但是,凡事都有例外,命理也不能免。比如斷定一個人的壽數,命相先生每每說某年坐鐵轎子也抬不過去之類的話,而事實上到了那年那人並沒有坐鐵轎子也平平安安地過去了。這不是叫人最少空怕了幾年嗎?

關於斷定壽數一事,有的就命相上看很明顯的,可以把它作一個鐵定的判斷,但最少有百分之三十以上是不容易判斷的。就是很明顯的,可以作鐵定的斷語的,也可能有例外。

這可能由於八字本身的變格,或因行善積德的影向,也可能由於本人絕對謹慎的結果,固然這事種例的百分比占得很少,但必須保留這些例外。

除屬於變格不能說其理由外,屬於積德的事例倒也不少,如有名的唐朝宰相裴度,年青時有一天路上碰著一個相士,說他將來要餓死;過了若干年,裴度又碰到那相士,竟因行善改相,變為前程無量的好相。

有個現在還在世的老算命先生,他算自己六十歲那年恐怕度不過去,就避到鎮江的焦山,在長江的江中孤島上住了兩年,竟然也安然沒有死。

我有個老友劉君,北洋政府時代在北京做事,算命的說他命中有一妻兩妾;在當時的北京風氣,男子娶妾是很平常的,有地位有錢的人,不必命中有妾才娶妻,髮妻也不一定要反對的。
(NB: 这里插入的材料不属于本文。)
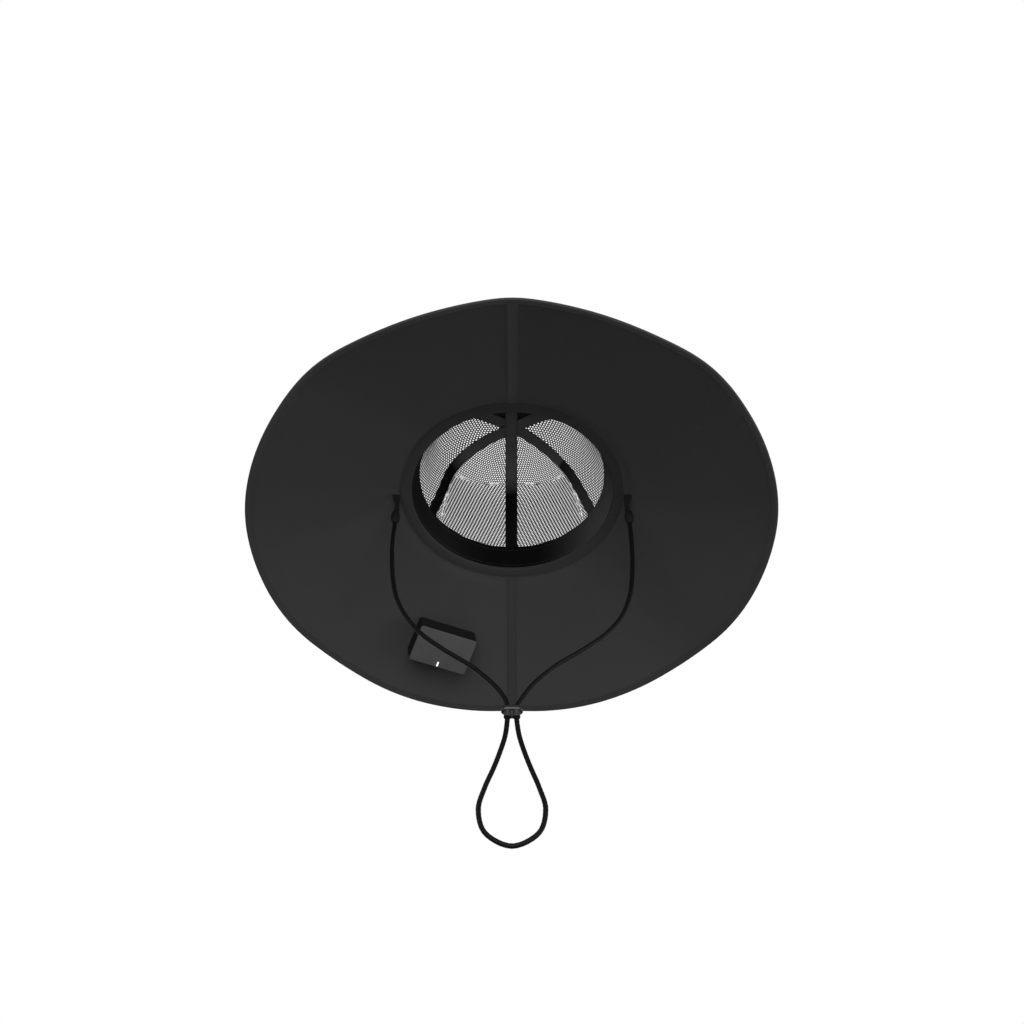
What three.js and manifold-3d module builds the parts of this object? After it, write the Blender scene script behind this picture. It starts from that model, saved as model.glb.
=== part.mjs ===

但因這位劉先生,他平常已經反對娶妾,有意與命運抗衡,偏不娶,後來生了三個孩子都夭折了,算命的說他妻不留子,妾才能留子。親戚朋友們也都勸他納妾,但他偏不納。

結果,五十多歲他的太太又生一個兒子,長大成人,終然把命運的支配也硬改過來了。

這類事例固然不多,但我們必須承認有此事實。不過,要注意的這裹有行善與作惡的分別,命中有妾而不娶妾是行善;若命中無妾而要娶妾,或因自己享受而娶妾,那便是作惡了。屬於行善之事,反抗命運可能成功;因為這正大光明,於心無愧之事,便是造化命運的動力。

如果為看作惡而去反抗命運,那便非失敗不可的。此種屬於行為心理作用,本身就是命運的動力,萬不可忽視的。